I thought about that feeling of fortitude–maybe it is better called hope–as I read the poet Franny Choi’s newest collection, “The World Keeps Ending and the World Goes On.” The title poem opens with a litany of world-endings, the apocalypses “of pipelines legislating their way through sacred water,” “of dogs and slave catchers,” “of radioactive rain” and “of the leaving, and the having left.”
“I was born from an apocalypse,” the narrator announces, “and have come to tell you what I know.” What the poem wants us to know is also what “The Dust Bowl” makes plain: our present apocalypses–of extreme weather, of governmental inaction, of human folly and suffering and greed–are not the first or only.
This poem was born from Choi’s feelings of despair amid the political turmoil of 2016 and the U.S. exit from the Paris Accords in 2017, when she was grappling with “a terrible certainty that what we were headed toward was the end of the world.”
“When I was in this state,” Choi said in an interview, “my partner said it might be helpful to remember that the apocalypse happened a long time ago and that our people have long been surviving it.”
There was something “almost comforting” about this idea, Choi said, an idea rooted in Afrofuturism. It compelled her to write about the “world-ending historical events” in her family’s story, like the Korean War, the atomic bombs dropped on Nagasaki and Hiroshima, the Japanese occupation of Korea and the Korean diaspora.
“Looking to past events helps me feel less lonely in these unprecedented times. It builds a kinship with people of the past,” Choi said.
Understanding that many of us exist today because our ancestors endured their own apocalypses “means that there will be people after this one, too,” she said. “If we say it’s the end of the world, then it frees us of the responsibility to imagine the next world, to imagine what it might be like for people to live in that next world.”
Instead of giving in to doomerism, the uncomplicated temptations of fatalism, we might look to history, reading the past for lessons in tenacity.
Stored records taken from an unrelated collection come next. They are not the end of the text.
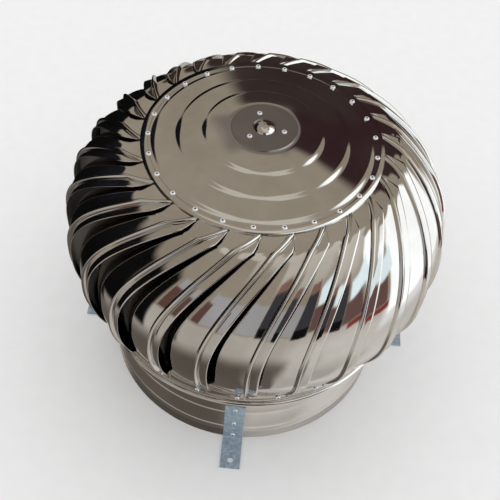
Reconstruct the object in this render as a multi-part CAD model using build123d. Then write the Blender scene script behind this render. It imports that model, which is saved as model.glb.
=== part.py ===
from build123d import *
import os
from math import acos, asin, atan2, cos, degrees, pi, radians, sin

# Roof turbine ventilator: a wind-driven ball of vanes that turns on a fixed spindle over a round throat.
# Millimetres and degrees. +Z is up. The origin is on the turning axis, level with the undersides of the feet.
# Angles around the axis are counted anticlockwise seen from above, from +X.

# ---- throat, the fixed collar on the roof ----
throat_radius = 200.0
throat_height = 160.0
sheet = 0.8
collar_groove_heights = (31.0, 72.0)
collar_groove_width = 8.0
collar_groove_depth = 1.6

# ---- feet, four angle straps outside the collar ----
foot_count = 4
foot_width = 28.0
foot_thickness = 2.0
foot_reach = 50.0
foot_height = 92.0
foot_bend = 3.0
foot_hole_radius = 4.2
foot_hole_inset = 12.0
foot_rivet_heights = (9.0, 43.0, 81.0)

# ---- rivets, one blind rivet size throughout ----
rivet_sides = 8
rivet_radius = 1.7
rivet_head_radius = 3.0
rivet_head_height = 1.2
rivet_head_taper = 35.0
rivet_tail = 1.5
rivet_clearance = 0.1
cut_margin = 1.0

# ---- strut bars across the collar, which hold the spindle ----
bar_width = 30.0
bar_thickness = 3.0
bar_tab_clearance = 0.5
bar_height = 95.0

# ---- spindle ----
spindle_radius = 9.0
journal_radius = 7.5
thread_radius = 8.0
thread_clearance = 0.2
thread_below_nut = 3.0
flange_radius = 13.0
flange_height = 4.0
nut_across_flats = 24.0
nut_height = 13.0
washer_radius = 15.0
washer_thickness = 2.5
clip_radius = 10.0
clip_thickness = 1.0
clip_groove_depth = 0.6
spindle_end = 1.0

# ---- sealed ball bearings, 15 x 35 x 11 ----
bearing_outer_radius = 17.5
bearing_width = 11.0
bearing_split_radius = 10.4
bearing_running = 0.05
bearing_seat = 0.02
spacer_radius = 10.0
lower_bearing_height = 165.0

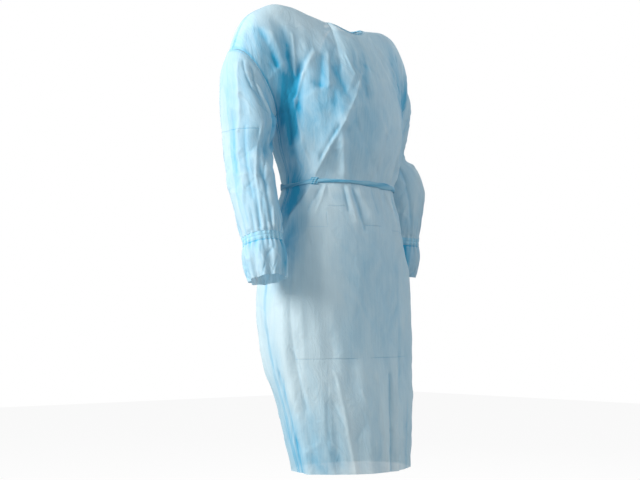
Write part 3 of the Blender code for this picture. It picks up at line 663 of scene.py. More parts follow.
# Body panels
FRONT_HALF = half_columns(38, 100)
FRONT_WAYS = np.concatenate([-FRONT_HALF[:0:-1], FRONT_HALF])
BACK_WAYS = half_columns(30, 84)
FIRST_FALL = 0.0015
FALLS = np.maximum(np.linspace(0.0, 1.0, 111) ** FALL_POWER, FIRST_FALL)
LOWER_DROPS = ARMPIT + (HEM - ARMPIT) * np.linspace(0.0, 1.0, 215)[1:]


def front_grid():
    """Front panel: its plain points, turns and drops."""
    edge = SEAM_GAP / (SIDE_SEAM * DEGREE_ARC)
    way = FRONT_WAYS * (1 - edge * (np.abs(FRONT_WAYS) > 0.999))
    ways, falls = np.meshgrid(way, FALLS)
    left = upper_cloth("left", np.abs(ways), falls, "front")
    right = upper_cloth("right", np.abs(ways), falls, "front")
    upper = np.where((ways > 0)[..., None], left, right)
    ways, drops = np.meshgrid(way, LOWER_DROPS)
    points = np.concatenate([upper, body_point(SIDE_SEAM * ways, drops)])
    turns = np.broadcast_to(SIDE_SEAM * way, points.shape[:2])
    return points, turns, -points[..., 2], np.zeros(points.shape[:2])


def lap_width(fall, drop):
    """How far a back runs past the centre, in degrees of turn."""
    return LAP_TURN * ease(fall, LAP_START, 1.0) * (0.45 + 0.55 * ease(drop, ARMPIT, WAIST)) - LAP_PART


def back_grid(side):
    """A back: its plain points, turns, drops and the lift of the lapping one."""
    sign = SIGNS[side]
    other = "right" if sign > 0 else "left"
    spread = 180.0 - SIDE_SEAM
    edge = SEAM_GAP / (spread * DEGREE_ARC)
    share = BACK_WAYS * (1 - edge * (BACK_WAYS > 0.999))
    shares, falls = np.meshgrid(share, FALLS)
    past = lap_width(falls, ARMPIT) / spread
    way = shares * (1 + past) - past
    upper = upper_cloth(side, np.abs(way), falls, "back")
    upper = np.where((way < 0)[..., None], upper_cloth(other, np.abs(way), falls, "back"), upper)
    turn_upper = 180.0 - spread * way
    shares, drops = np.meshgrid(share, LOWER_DROPS)
    past = lap_width(1.0, drops) / spread
    turn_lower = 180.0 - spread * (shares * (1 + past) - past)
    points = np.concatenate([upper, body_point(sign * turn_lower, drops)])
    turns = np.concatenate([turn_upper, turn_lower])
    falls = np.concatenate([falls, np.ones_like(shares)])
    lap = np.concatenate([lap_width(falls[: len(FALLS)], ARMPIT), lap_width(1.0, drops)])
    lift = ease(turns, 180 - lap - LAP_RAMP, 180 - lap - 2) * ease(falls, 0.05, LAP_START)
    if side == "right":
        return points, -turns, -points[..., 2], 0 * lift
    return points[:, ::-1], turns[:, ::-1], -points[:, ::-1, 2], LAP_LIFT * lift[:, ::-1]


def body_creases(seed, low_turn, high_turn):
    """Loose creases over one panel, more of them above the waist than on the skirt."""
    above = crease_rows(seed, 110, (low_turn, 0.08), (high_turn, 0.42), DEGREE_ARC)
    below = crease_rows(seed + 1, 90, (low_turn, 0.44), (high_turn, 1.10), DEGREE_ARC, lean=0.25)
    return np.concatenate([above, below])


def body_waves(points, drops):
    """The gentle waves of the body, less on the skirt and none under the waist tie or at the neck."""
    calm = (1 - 0.9 * bell((drops - WAIST) / 0.014)) * ease(drops, 0.0, 0.07)
    return gentle_waves(points) * calm * (1 - 0.3 * ease(drops, WAIST, WAIST + 0.12))


def body_panel(name, grid, seed, material):
    """A body panel: its plain points moved out along their normals by all its folds and waves."""
    points, turns, drops, lift = grid
    loose = body_creases(seed, turns.min(), turns.max())
    main, crisp, relief = crinkle((FOLDS, CRISP_FOLDS), loose, turns, drops, DEGREE_ARC)
    settle = ease(drops, 0.05, 0.13)
    crisp_settle = ease(drops, 0.02, 0.07) * (1 - 0.85 * bell((drops - WAIST) / 0.011))
    seams = near_edges(points)
    out = main * settle + crisp * crisp_settle * (1 - 0.7 * seams) + lift + body_waves(points, drops)
    points = points + grid_normals(points) * out[..., None]
    middle = int(np.argmin(np.abs(turns[-1])))
    # Seam allowances lie double; the zones add painted shade and painted highlights, with a few real gathers
    # under the tie
    layers = SEAM_DEPTH * seams + painted_shade_highlights_and_gathers(BODY_PAINTED_SHADE_HIGHLIGHTS_AND_GATHERS, turns, drops)
    places, relief = flat_places(points, middle), relief * crisp_settle
    made = cloth_piece(name, points, places, material, False, layers, relief)
    return cut_to(made)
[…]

Elsewhere in the collection, Choi turns her imagination to the horizon, creating futures and possibilities out of poetry. “Wildlife,” a poem inspired by a “slip of the tongue” replacing “wildfire” with “wildlife,” imagines animals and plants “stampeding from their graves,” exploding like flames from the earth, a “rebellion” of nature against those who would plunder her. In “Wildlife,” attempts to drill for oil yield a rush of “bees, butterflies, short-horned lizards, plovers and prickly pears, grizzlies.”
In “Dispatches from a Future Great-Great-Granddaughter,” Choi writes from a distant time where there are “twelve different siren patterns” and “crises every day,” but also the ordinary comforts of “bread bubbling on the counter, pickled beans, a cat who comes home.” The letter has a simple, essential message: “What I want you to know is that we’re okay. Hurting but okay.”
“I think that this is one of the most important roles that artists can play,” Choi said, fulfilling an obligation to bring other worlds into the realm of the possible. “What I’m trying to do is help people build that muscle of imagining a different way for the world to work. Because we have to be practiced in order to build those worlds.”
For Choi, poetry also offers the means to process the often-overwhelming world we’re living in now. “Reading the news is almost like a beyond-human experience. There’s not room in my heart and my brain for all of it,” Choi said. “And yet you can’t look away. You have to keep looking at it.”
“It is difficult/ to get the news from poems,” William Carlos Williams wrote, famously, “yet men die miserably every day/ for lack/ of what is found there.” What is found in Choi’s work is the capacity to distill an onslaught of facts into emotional truth. In “How to Let Go of the World,” written after the documentary of the same name, Choi compresses a flood of headlines, from “the graves of reefs” to “brimstone eating California,” into sharp verse:
“I say when like disaster hasn’t come, isn’t already growing in the yard. Do I
have to run through the list? The firefighter prisoners–my friends’ islands
slowly swallowed–war in my faucet, remember? Syrian Civil War is the name
of a drought. The name of this hurricane is Exxon, Exxon, I shout.”
What better way to describe the crimes of the fossil fuel industry than the precise, scathing power of “the name of this hurricane is Exxon,” which conjures up, in a single sentence, an alternate reality where cause and consequence are much more clearly linked, and the storms wheeling across Doppler radar screens are named for oil companies instead of women. What would it mean if we remembered the destruction of Chevron, BP and Shell instead of Maria, Ida and Katrina?
“[Poetry] allowed me to start getting to that sharp little kernel that’s at the heart of the grief and the despair,” Choi said, which is “a love for the world and love for the planet and love for my people.” The pain we feel when we behold the wreckage of the present is born from love; you don’t mourn something if you didn’t love it first.
That love, both the recognition and the cultivating of it, may also be part of the remedy for our permacrises. “Ever since I read that line from Grace Lee Boggs saying, ‘these are the times to grow our souls,’ I’ve been thinking about it,” Choi said. “What does it mean to grow the soul?”
In a speech that author and activist Boggs gave in 2003, she explained the notion of “growing our souls” in terms of the revelations forced on civilization by the atomic bomb, quoting Albert Einstein’s warning that humanity was “drifting towards catastrophe,” but that “the solution to the problem lies in the heart of mankind” and the expansion of “our circle of compassion to embrace all living creatures.”
The root of the word “apocalypse” means to “uncover” or “reveal,” a suggestion of other worlds to come that is woven into the title poem of Choi’s collection, where one apocalypse burns into the next, like burst stars. “By the time the apocalypse began, the world had already/ ended. It ended every day for a century or two. It ended,” she writes, “and another ending/ world spun in its place.”